Contributors
Charles Kinney/Fred Allardyce: Hospitals need equitable reimbursement
01:00 AM EDT on Sunday, June 22, 2008
OUR HEALTH-CARE system is undeniably broken. Insurance premiums are soaring, putting preventive health care out of reach for many. Employers and insurers are shifting costs to others by turning to plans with higher deductibles and co-payments. The result is a physically unhealthy society and a fiscally challenged health-care system overburdened byincreasing numbers of people facing health-care crises with no means to pay.
One of the major issues hospitals are facing is the increase in bad debt — patients who do not pay their bills. For patients who do not have the means to pay, we provide free care. To others, we provide a discount. Some, however, who have insurance and the ability to pay, choose not to pay, and that number is growing. Statewide in Rhode Island, the amount of bad debt from insurance enrollees reached $32,304,451 in 2006.
As the situation stands now, when a patient comes to the hospital on an emergency basis, we provide treatment, prior to seeking payment.
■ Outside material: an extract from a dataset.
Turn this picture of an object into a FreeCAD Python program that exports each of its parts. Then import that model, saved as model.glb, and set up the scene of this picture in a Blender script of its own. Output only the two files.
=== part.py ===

If the patient has Medicare for his or her primary insurance and doesn’t pay his or her co-pay after reasonable collection efforts, Medicare will reimburse the hospital 70 percent of that amount so that we may recoup some of our costs. However, if a patient has private insurance, such as United Healthcare or Blue Cross, and he or she doesn’t respond to reasonable collection efforts for co-payments and/or deductibles, we have to write off 100 percent of that loss at the present time. The role of the hospital turns from caregiver to debt collector. This burden should not be placed on the shoulders of non-profit hospitals; debt collection should be the responsibility of the commercial insurance companies.
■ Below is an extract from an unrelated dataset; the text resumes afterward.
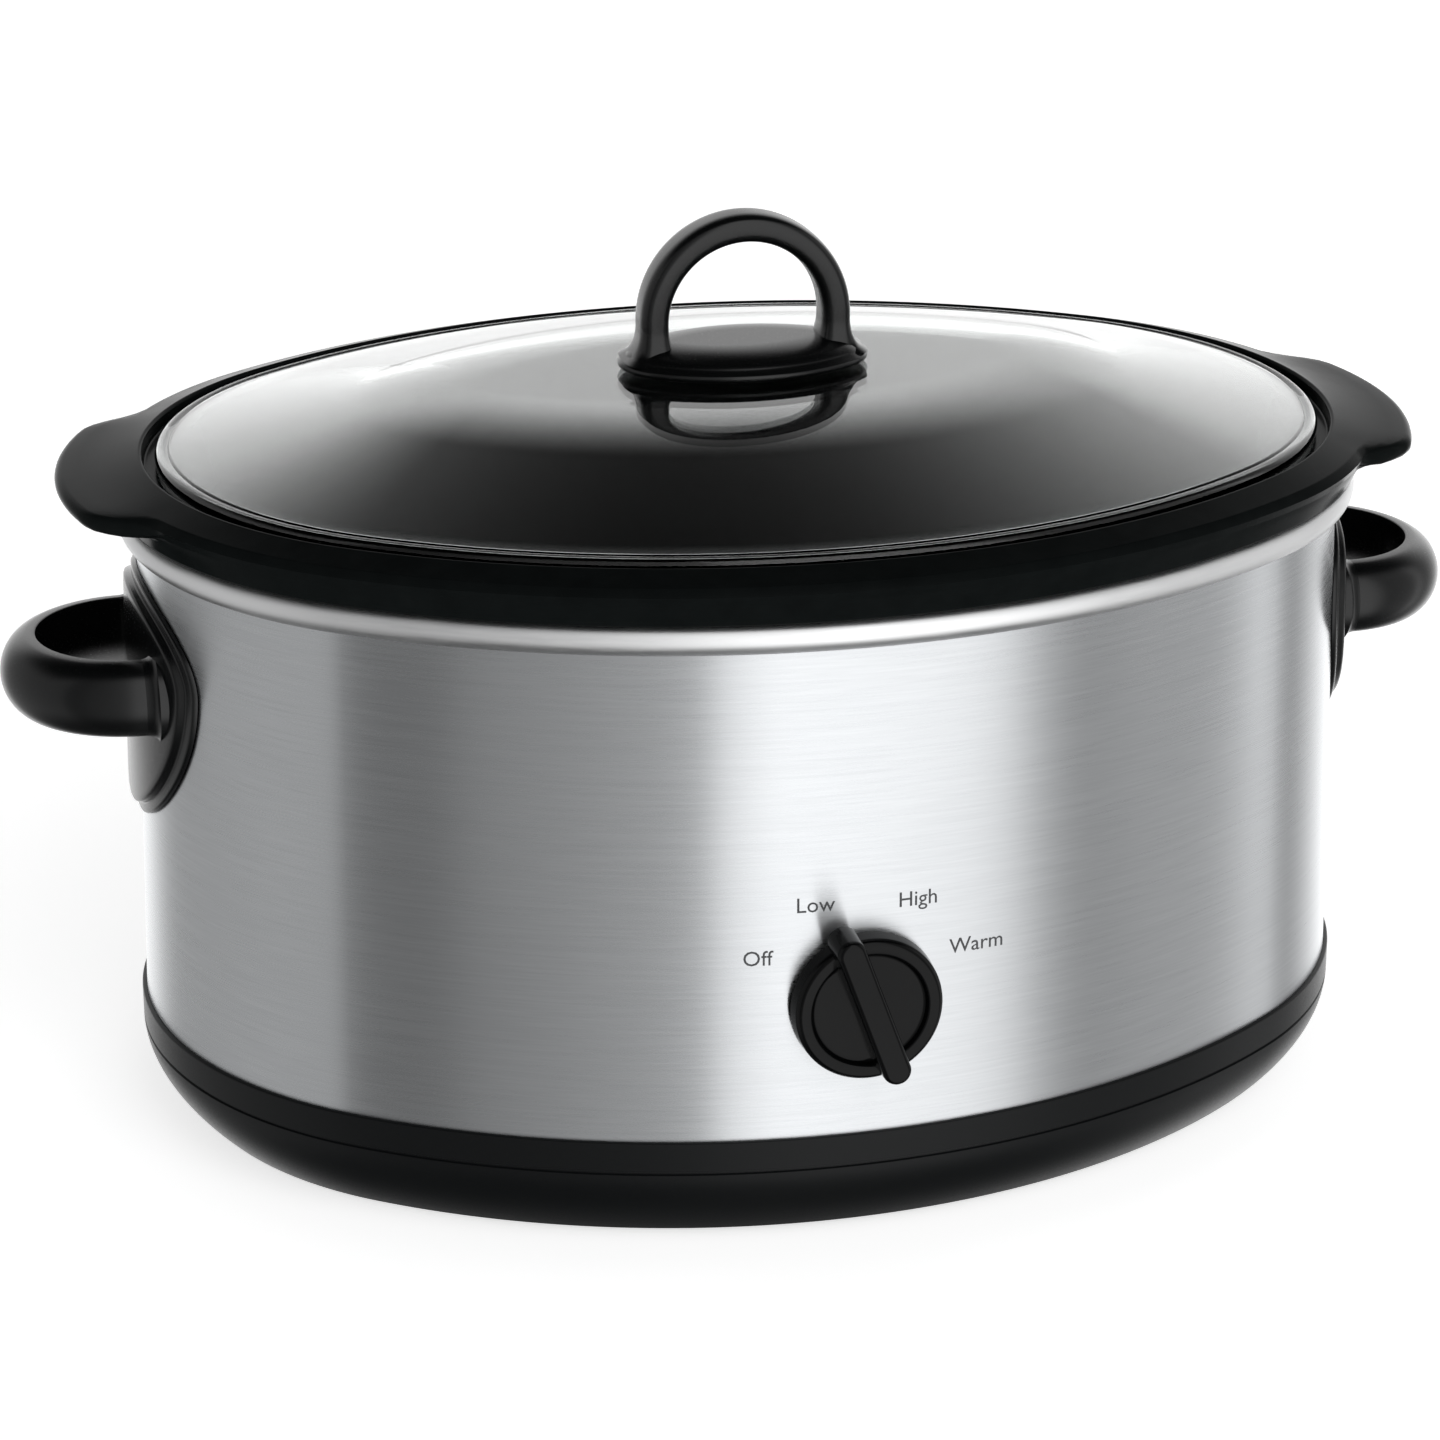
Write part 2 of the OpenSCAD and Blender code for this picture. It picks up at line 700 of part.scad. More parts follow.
module switch_nut() {
    color("#b3b5b6") on_front(control_z) difference() {
        translate([0, 0, nut_gap]) cylinder(r = 7.4, h = nut_h, $fn = 6);
        translate([0, 0, -1]) cylinder(r = bush_r + run_gap, h = 8);
    }
}

module switch_terminals() {
    color("#c7a86a") for (x = [-1, 0, 1]) translate([x * tab_x - 2.4, tab_y - 0.4, tab_top - tab_len])
        cube([4.8, 0.8, tab_len - slip]);
}

module detent_leaf() {
    back = housing_front - housing_d + 2;
    color("#c9cacb") on_front(control_z) {
        translate([-8, -4, back + slip]) cube([16, 8, 0.5]);
        translate([0, 0, back + 0.4]) cylinder(r = 2.5, h = 3.6);
    }
}

module spade_connectors() {
    color("#d8d4c4") for (x = [-1, 0, 1]) translate([x * tab_x, tab_y, tab_top - tab_len - 5]) difference() {
        translate([-3.1, -2, 0]) cube([6.2, 4, 9]);
        translate([-2.5, -0.5, 5]) cube([5, 1, 10]);
    }
}

// ---- Leads between the wrap and the liner ----

// A lead that follows the oval along the side at +X, from a place at the front to one at the back
module lead_run(z, front_x, back_x) {
    far = body_w;
    difference() {
        oval_sweep() translate([lead_o, z]) circle(lead_r);
        translate([front_x - far, -far, z - 5]) cube([far, far, 10]);
        translate([back_x - far, -0.01, z - 5]) cube([far, far, 10]);
    }
}

// Depth of a lead's run at a distance from the middle
function lead_y(x) = sqrt(pow(oval_side_r(body_w, body_d) + lead_o, 2) - x * x) - oval_side_c(body_w, body_d);

module lead_drop(x, y, z0, z1) {
    translate([x, y, z0]) {
        cylinder(r = lead_r, h = z1 - z0);
        sphere(bend_r);
    }
}

module front_drop(x, z) {
    lead_drop(x, tab_y, z, tab_bottom - slip);
}

module live_lead() {
    cap_x = 16;
    color("#2f2f30") {
        lead_run(lead_z, tab_x, cap_x);
        front_drop(tab_x, lead_z);
        lead_drop(cap_x, lead_y(cap_x), lead_z, gland_level - 6 - slip);
    }
}

module band_lead(x, z, front) {
    y = lead_y(x);
    up = spring_levels[0];
    mirror([1, 0, 0]) {
        lead_run(z, front, x);
        lead_drop(x, y, z, up);
        translate([x, y, up]) sphere(bend_r);
        translate([x, y, up]) rotate([90, 0, 0]) cylinder(r = lead_r, h = y - spring_y(up) + spring_r + 0.8);
    }
    front_drop(-front, z);
}

module low_lead() { color("#8c3b35") band_lead(34, lead_z, tab_x); }
module high_lead() { color("#b7b2a4") band_lead(24, lead_z - 4, 0); }

module neutral_lead() {
    x = 16;
    y = lead_y(x);
    up = spring_levels[0];
    color("#dedcd4") {
        lead_drop(-x, y, gland_level - 10, gland_level - 6 - slip);
        translate([-x, y, gland_level - 10]) rotate([90, 0, 0]) cylinder(r = lead_r, h = 9);
        translate([-x, y - 9, gland_level - 10]) {
            rotate([0, 0, 225]) sphere(bend_r);
            rotate([0, 90, 0]) cylinder(r = lead_r, h = 7 - slip);
        }
    }
}

module thermal_cutout() {
    y = lead_y(16) - 9;
    color("#c9cacb") translate([-9, y, gland_level - 10]) rotate([0, 90, 0]) {
        cylinder(r = 2, h = 18);
        translate([0, 0, 4]) cylinder(r = 3, h = 10);
    }
}

module splice_caps() {
    color("#d9d2bd") for (s = [-1, 1]) translate([s * 16, lead_y(16), gland_level - 6])
        cylinder(r1 = 4.4, r2 = 3, h = 14);
}

module cord_gland() {
    out = 0.4;
    flange_h = 2.6;
    color("#1d1f20") translate([0, gland_y, gland_level]) rotate([-90, 0, 0]) difference() {
        union() {
            translate([0, 0, out]) cylinder(r1 = cord_hole_r + 5, r2 = cord_hole_r + 4, h = flange_h);
            translate([0, 0, out + flange_h])
                cylinder(r1 = cord_hole_r + 2.6, r2 = cord_hole_r + 1.4, h = gland_out);
            translate([0, 0, -7]) cylinder(r = cord_hole_r + 2, h = 8);
        }
        translate([0, 0, -8]) cylinder(r = cord_hole_r, h = gland_out + 13);
    }
}

module gland_nut() {
    color("#e4e2da") translate([0, gland_y, gland_level]) rotate([-90, 0, 0]) difference() {
        translate([0, 0, -4.8]) cylinder(r = cord_hole_r + 5, h = 3.4, $fn = 6);
        translate([0, 0, -8]) cylinder(r = cord_hole_r + 2 + run_gap, h = 10);
    }
}

stoneware_insert();
glass_lid();
lid_handle();
lid_gasket();
lid_washer();
lid_screw();
outer_wrap();
heating_liner();
liner_stud();
heater_band();
band_springs();
thermal_cutout();
heat_shield();
moulded_base();
base_washer();
base_nut();
rubber_feet();
left_handle();
right_handle();
left_handle_screws();
right_handle_screws();
control_knob();
knob_clip();
switch_shaft();
switch_housing();
switch_cover();
switch_nut();
switch_terminals();
detent_leaf();
spade_connectors();
live_lead();
low_lead();
high_lead();
neutral_lead();
splice_caps();
cord_gland();
gland_nut();
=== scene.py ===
import math

import bmesh
import bpy
import numpy as np
from mathutils import Matrix, Vector


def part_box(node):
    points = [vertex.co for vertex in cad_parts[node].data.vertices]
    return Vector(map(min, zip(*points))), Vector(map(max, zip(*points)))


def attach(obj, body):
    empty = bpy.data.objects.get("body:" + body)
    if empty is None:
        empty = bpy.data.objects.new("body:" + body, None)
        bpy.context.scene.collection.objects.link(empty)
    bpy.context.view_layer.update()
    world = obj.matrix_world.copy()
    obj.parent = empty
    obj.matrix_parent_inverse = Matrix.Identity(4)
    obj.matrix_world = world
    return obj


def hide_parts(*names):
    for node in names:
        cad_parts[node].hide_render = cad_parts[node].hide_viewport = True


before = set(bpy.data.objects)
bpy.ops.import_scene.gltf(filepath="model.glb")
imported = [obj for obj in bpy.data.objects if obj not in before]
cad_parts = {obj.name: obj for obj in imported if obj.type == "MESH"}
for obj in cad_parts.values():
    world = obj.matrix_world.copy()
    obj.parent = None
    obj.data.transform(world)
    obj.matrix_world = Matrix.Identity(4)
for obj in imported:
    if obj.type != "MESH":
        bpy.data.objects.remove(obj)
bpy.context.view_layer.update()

scene = bpy.context.scene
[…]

The legislature has passed House bill 7057/ Senate bill 2414, which would ensure that private insurance companies, such as United Healthcare and Blue Cross/Blue Shield, would bear the financial responsibility for hospitals treating their members. If this legislation is adopted as law, hospitals will be paid 70 percent of the uncollectible debt, a rate equal to that which Medicare pays us, thereby providing an incentive to the insurance companies to help us collect overdue payments for patients whom they insure.
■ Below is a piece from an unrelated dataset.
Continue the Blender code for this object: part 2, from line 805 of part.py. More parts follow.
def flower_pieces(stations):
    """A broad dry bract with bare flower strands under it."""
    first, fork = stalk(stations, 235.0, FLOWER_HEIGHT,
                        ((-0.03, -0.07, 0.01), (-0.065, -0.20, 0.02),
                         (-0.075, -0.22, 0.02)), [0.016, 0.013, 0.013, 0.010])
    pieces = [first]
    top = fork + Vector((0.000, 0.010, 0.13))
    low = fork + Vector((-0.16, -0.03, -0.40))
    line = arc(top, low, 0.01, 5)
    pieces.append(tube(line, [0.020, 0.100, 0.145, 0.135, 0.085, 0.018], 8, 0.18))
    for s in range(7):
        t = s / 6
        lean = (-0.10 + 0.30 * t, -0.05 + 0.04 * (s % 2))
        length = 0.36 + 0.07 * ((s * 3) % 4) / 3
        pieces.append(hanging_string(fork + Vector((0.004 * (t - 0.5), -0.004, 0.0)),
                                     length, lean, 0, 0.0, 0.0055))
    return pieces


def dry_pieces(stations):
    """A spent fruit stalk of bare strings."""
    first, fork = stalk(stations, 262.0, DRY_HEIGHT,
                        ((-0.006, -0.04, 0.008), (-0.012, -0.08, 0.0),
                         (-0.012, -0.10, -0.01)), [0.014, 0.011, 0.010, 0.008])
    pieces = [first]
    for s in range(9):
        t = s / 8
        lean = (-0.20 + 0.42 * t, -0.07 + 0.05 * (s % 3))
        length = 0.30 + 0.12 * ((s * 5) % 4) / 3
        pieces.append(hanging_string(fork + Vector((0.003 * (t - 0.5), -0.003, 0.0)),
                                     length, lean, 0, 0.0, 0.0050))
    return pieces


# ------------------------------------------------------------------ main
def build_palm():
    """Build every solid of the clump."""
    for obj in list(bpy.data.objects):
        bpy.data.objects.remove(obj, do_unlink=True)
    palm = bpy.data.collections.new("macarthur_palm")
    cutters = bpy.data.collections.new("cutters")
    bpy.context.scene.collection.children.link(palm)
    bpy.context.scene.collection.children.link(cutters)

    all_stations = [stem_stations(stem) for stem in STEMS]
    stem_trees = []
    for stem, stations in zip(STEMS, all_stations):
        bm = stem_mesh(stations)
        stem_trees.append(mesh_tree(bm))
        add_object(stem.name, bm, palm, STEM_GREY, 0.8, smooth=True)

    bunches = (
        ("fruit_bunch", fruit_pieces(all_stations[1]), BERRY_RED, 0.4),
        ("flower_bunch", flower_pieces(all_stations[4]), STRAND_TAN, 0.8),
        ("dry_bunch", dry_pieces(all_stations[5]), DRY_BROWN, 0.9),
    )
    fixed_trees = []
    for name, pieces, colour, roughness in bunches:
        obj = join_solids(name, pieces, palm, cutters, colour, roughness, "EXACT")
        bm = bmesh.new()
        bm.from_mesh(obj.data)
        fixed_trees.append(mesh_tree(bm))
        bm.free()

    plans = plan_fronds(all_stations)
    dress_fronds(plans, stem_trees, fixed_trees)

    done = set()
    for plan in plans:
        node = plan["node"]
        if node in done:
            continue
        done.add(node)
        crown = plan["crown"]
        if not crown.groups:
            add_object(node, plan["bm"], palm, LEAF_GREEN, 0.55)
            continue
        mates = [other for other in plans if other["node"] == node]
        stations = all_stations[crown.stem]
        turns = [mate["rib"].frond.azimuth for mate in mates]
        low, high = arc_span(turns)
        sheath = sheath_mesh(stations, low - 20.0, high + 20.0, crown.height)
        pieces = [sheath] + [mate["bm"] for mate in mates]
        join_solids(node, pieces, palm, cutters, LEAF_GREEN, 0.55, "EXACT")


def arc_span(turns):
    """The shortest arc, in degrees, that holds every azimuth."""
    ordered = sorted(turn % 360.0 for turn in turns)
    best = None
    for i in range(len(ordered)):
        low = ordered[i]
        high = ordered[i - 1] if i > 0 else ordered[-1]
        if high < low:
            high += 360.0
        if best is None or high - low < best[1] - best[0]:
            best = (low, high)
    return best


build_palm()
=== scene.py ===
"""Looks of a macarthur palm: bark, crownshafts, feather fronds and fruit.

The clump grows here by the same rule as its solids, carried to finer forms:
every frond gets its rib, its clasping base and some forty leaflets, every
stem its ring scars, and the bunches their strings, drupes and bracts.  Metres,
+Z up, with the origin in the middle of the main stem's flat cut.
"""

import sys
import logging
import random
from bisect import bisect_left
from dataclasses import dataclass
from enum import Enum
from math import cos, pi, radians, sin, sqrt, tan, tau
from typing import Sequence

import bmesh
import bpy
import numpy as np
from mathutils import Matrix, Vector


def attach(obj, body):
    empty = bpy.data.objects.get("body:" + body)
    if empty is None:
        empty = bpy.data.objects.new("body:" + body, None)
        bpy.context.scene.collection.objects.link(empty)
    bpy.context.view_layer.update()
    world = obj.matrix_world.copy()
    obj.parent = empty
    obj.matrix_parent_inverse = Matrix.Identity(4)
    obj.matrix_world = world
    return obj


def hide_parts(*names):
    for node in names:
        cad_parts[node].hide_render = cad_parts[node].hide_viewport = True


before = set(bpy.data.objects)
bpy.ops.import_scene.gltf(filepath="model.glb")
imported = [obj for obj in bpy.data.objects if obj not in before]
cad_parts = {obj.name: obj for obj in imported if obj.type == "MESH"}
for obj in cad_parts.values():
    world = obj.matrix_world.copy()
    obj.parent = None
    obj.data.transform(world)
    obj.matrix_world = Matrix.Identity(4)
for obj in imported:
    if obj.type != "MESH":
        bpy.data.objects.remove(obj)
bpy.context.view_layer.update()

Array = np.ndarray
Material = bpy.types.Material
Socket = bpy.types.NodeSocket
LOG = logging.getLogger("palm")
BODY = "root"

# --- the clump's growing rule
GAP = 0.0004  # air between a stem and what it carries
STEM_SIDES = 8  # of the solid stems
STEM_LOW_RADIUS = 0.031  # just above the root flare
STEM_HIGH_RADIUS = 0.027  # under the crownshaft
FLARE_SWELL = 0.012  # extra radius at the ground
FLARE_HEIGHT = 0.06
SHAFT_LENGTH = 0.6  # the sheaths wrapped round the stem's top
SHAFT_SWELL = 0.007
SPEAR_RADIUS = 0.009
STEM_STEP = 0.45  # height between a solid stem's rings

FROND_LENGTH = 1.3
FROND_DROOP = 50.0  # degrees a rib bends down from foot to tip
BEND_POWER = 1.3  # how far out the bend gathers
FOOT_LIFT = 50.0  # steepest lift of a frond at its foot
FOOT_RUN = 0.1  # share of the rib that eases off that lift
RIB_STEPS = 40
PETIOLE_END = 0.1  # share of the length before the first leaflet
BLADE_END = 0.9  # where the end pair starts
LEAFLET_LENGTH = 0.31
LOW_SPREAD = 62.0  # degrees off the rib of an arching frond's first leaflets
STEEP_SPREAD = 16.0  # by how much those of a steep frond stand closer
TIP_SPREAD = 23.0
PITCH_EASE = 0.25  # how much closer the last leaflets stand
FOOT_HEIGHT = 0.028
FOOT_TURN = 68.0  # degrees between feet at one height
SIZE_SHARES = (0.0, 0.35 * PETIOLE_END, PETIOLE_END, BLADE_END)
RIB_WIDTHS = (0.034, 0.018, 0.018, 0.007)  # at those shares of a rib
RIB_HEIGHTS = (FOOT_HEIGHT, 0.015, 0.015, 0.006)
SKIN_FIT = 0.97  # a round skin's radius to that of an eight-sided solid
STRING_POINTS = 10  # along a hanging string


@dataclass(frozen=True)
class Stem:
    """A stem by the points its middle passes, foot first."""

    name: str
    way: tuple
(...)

What would be the impact? If the legislation were law in 2007, Westerly Hospital would have received an extra $300,000-$400,000 in income. Going forward, that would be expected to grow as an increasing number of employers are placing a greater co-payment and deductible responsibility on their employees.
Fixing the health-care system will take time. There is no single answer, rather a multiplicity of solutions that will take time to put in place. Between now and that time, however, more people will get sick and need hospitals because they didn’t get preventive care. Let’s take steps to ensure that hospitals are partially reimbursed for bad debt and can afford to continue to provide care. As a community, we need to rally to ensure that House bill 7057/ Senate bill 2414 becomes law. We are asking you to call Governor Carcieri at (401) 222-2080. Let him know you support the vital roles of hospitals in this community. Urge him to support legislation for equitable co-pay reimbursement and cite H7057/S2414 when you call.
Together, we can begin to mend the health-care system. We must begin today, one issue at a time. After all, our collective community health is relying upon it.
Charles Kinney is president and chief executive of Westerly Hospital, where Fred Allardyce is chairman of the board there.